When I shifted towards designing educational software, I decided to start by creating an elementary grade academic textbooks application. I made an app that functioned as a small library of textbooks and took it to Rora Digital Library. They were interested in my work, and have played a big role in distributing it to schools and the wider audience. I have since developed multiple apps of similar educational content for Rora Digital Library.

Why haven’t you commercialized your work?

From the very beginning, software development was more of a hobby than a business venture. It’s never really occurred to me to commercialize it. Besides, with all the mindless entertainment freely and abundantly available out there, what’s the point of adding an unnecessary paywall for educational content. That would defeat the purpose.

Do you have associates or partners in this endeavor?

For the Grade 8 National Examination app, the Ministry of Education provided me with question papers and answers of the previous years’ exams. The application is a game designed to engage students.

But, with regards to the technical work, I’m mostly on my own. Like I said, a lot of people never stick it out and get past the initial phase of learning a new skill. Others who venture into the field want immediate financial returns. Since software development requires effort and is time consuming, it is understandable that they would wish to be remunerated. But it’s rather hard to stay on the path if that’s your priority.

Who would you say inspired you to be the resourceful, skilled person that you are today?

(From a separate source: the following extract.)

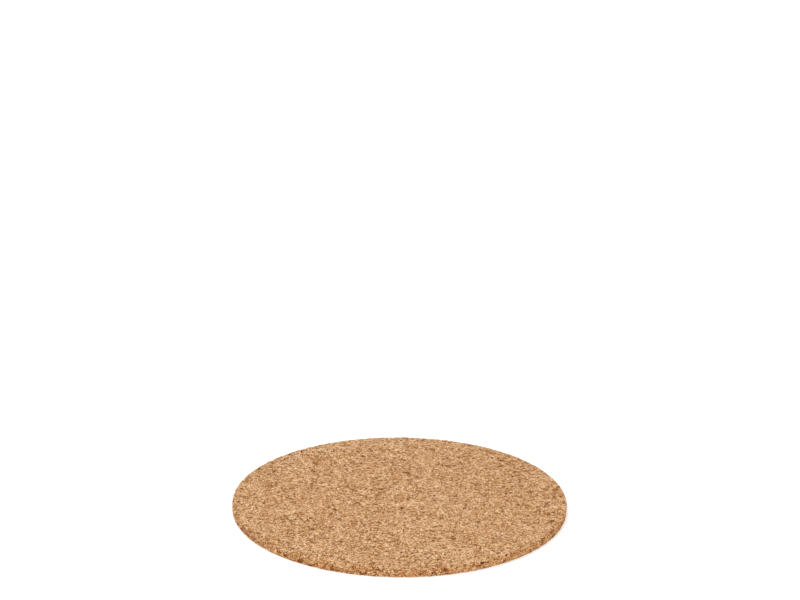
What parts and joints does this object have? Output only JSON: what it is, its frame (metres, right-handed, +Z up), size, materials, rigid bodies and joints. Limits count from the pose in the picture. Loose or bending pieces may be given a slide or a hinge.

My older brother, Kelifa Abduselam. He passed away two years ago. He always encouraged and supported me in my pursuits.

And what keeps you inspired to continue doing this?

My children and the next generation. I hope to equip them with all the tools they need to navigate through life, and some of these tools will undoubtedly be the capacity to learn and the ability to operate digital devices.

What are you working on next?

I’m trying to create a reading app of school textbooks in each of our nine languages for grades 1 to 5. Since elementary schools in Eritrea are taught in the mother tongue, this project is extremely important in ensuring that students in every corner of the country have consistent and, most importantly, shareable access to their school textbooks.

Finally, where can students find these apps?

Primarily at their schools, but they are also available at Rora Digital Library.